Most textbooks, as well as a majority of research articles, recommend using the length form (or Babushkin gauge) as producing more reliable values of transition rates. However, recent research indicates that this is not universally correct. E.g., the MCDHF study of Papoulia et al. [40] indicated that in some cases, particularly for transitions involving high Rydberg states, the results in the Coulomb gauge may converge faster and be more reliable than the results in the Babushkin gauge, depending on the chosen computational scheme. One should also keep in mind that the line strength computed in the length and velocity forms have different sensitivity to errors in the computed transition energy. From Eqs. (8) and (9) of Bilal et al. [41], one can see that the leading term of S in the length form (Babushkin gauge) does not depend on transition wavelength, while the velocity form (Coulomb gauge) is proportional to its square. This can be derived from relativistic formulae given by Grant [42]. Relativistic atomic codes, such as GRASP [23] and FAC [24, 25], do not directly compute line strengths. Instead, they compute reduced transition matrix elements, and then the transition rates (A) are derived from them. Formulae for them can be found, e.g., in the paper of Grant quoted above [42]. From these formulae, by using a standard relation between A and S [36], one can derive approximate expressions for line strength as a function of transition frequency (\(\omega \)). For magnetic transitions,

$$\begin{aligned} S^\text {m}_{\alpha \beta } \propto \left[ \int _0^{\infty }\left( P_{\alpha }Q_{\beta } - Q_{\alpha }P_{\beta }\right) r^L\text {d}r\right] ^2, \end{aligned}$$
(9)

where L is the multipolarity (1 for dipole transitions, 2 for quadrupole, etc.), while for electric transitions the formulae depend on gauge. In the Babushkin gauge (equivalent to length form),

$$\begin{aligned} S^\text {e}_{\alpha \beta }\left( B\right) \propto \left[ \int _0^{\infty }R_{\alpha }R_{\beta }r^L\text {d}r\right] ^2, \end{aligned}$$
(10)

and in the Coulomb gauge (equivalent to velocity form),

$$\begin{aligned} S^\text {e}_{\alpha \beta }\left( C\right) \propto \frac{1}{\omega ^2}\left[ \int _0^{\infty }R_{\beta }r^{\left( L-1\right) /2} \Bigl \{ \frac{\text {d}}{\text {d}r} + \right. \nonumber \\ \left. \frac{\left( l_{\alpha } - l_{\beta }\right) \left( l_{\alpha } + l_{\beta } + 1\right) }{2r}\Bigr \}r^{(L-1)/2}R_{\alpha }\text {d}r\right] ^2. \end{aligned}$$
(11)

In Eqs. (9), (10), and (11), \(\alpha \) and \(\beta \) denote the lower and upper states of a transition, P and Q are the real and imaginary components of the wave function, and definitions of other quantities can be found either in Grant’s paper [42] or in his book [43]. As noted above, these equations are approximate. They were obtained by using the leading terms in Taylor series expansion of Bessel functions of \(\frac{{\omega }r}{c}\) entering radial integrals in relativistic formulae of Grant [42].
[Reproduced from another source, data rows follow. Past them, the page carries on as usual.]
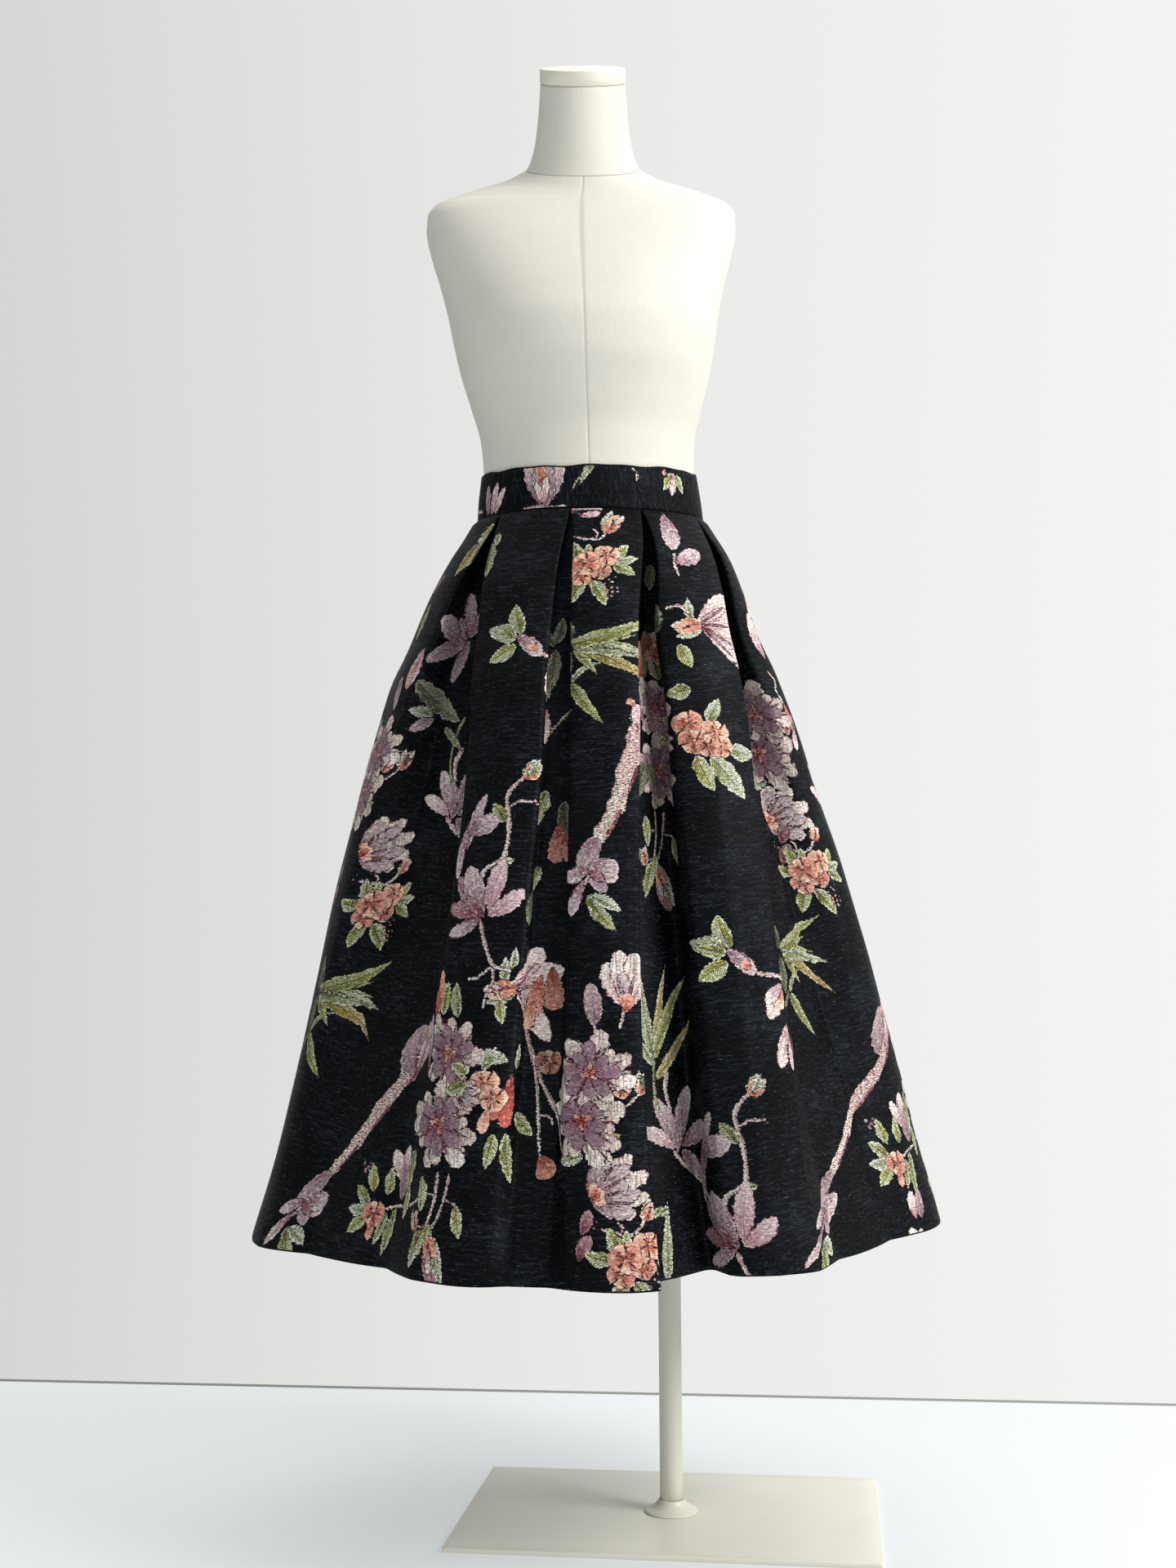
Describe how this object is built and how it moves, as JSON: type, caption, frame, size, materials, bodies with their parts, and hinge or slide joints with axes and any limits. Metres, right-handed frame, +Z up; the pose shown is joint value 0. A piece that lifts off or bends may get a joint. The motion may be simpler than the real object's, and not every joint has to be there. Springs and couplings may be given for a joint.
{
  "type": "a-line skirt on dress form",
  "caption": "Calf-length a-line skirt of floral jacquard with inverted box pleats and a straight waistband, worn on a limbless dress form on a pole and flat plate.",
  "frame": {"origin": "on the floor, at the underside of the base plate, on the pole's axis", "axes": "+Z up along the pole; -Y is the garment's front; +X is the viewer's right, seen from the front"},
  "size_m": [0.746, 0.7132, 1.6575],
  "materials": {
    "jacquard": "black and navy chenille jacquard with a woven flower pattern",
    "form_cloth": "off-white plain woven cloth, matt",
    "form_cap": "off-white smooth covered cap",
    "cream_paint": "satin powder coat"
  },
  "bodies": {
    "root": {"skirt_front": "jacquard", "skirt_back": "jacquard", "waistband_front": "jacquard", "waistband_back": "jacquard", "form_torso": "form_cloth", "form_neck": "form_cloth", "form_cap": "form_cap", "pole": "cream_paint", "pole_flange": "cream_paint", "base_plate": "cream_paint"}
  },
  "joints": []
}
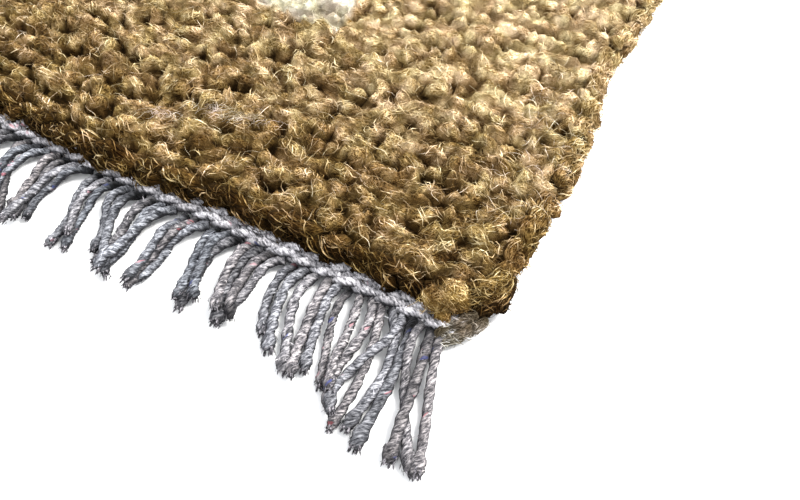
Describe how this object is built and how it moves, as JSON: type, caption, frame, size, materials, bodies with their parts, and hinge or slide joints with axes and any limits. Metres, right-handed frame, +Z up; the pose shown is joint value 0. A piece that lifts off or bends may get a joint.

Equations (9) and (10) seem to confirm the idea of Ref. [3]: the line strength (of any magnetic transition or of the length form of electric transitions) does not explicitly depend on transition energy and thus should be a good discriminating quantity in evaluation of uncertainties of line strengths. However, as follows from Eq. (11), the velocity form of line strength is not a good quantity in this regard, as it is inversely proportional to transition frequency. It seems reasonable to assume that, if we divide it by squared wavelength, this would cancel the energy dependence, so \(S_C/\lambda ^2\) should be a good discriminating quantity. This is confirmed to some extent by the lower panel of Fig. 3: it looks quite regular, with only one strongly deviating point having ln(\(S_B/S_C\)\(\approx \) 12. This point corresponds to the transition having the longest wavelength in the tables of Ref. [38].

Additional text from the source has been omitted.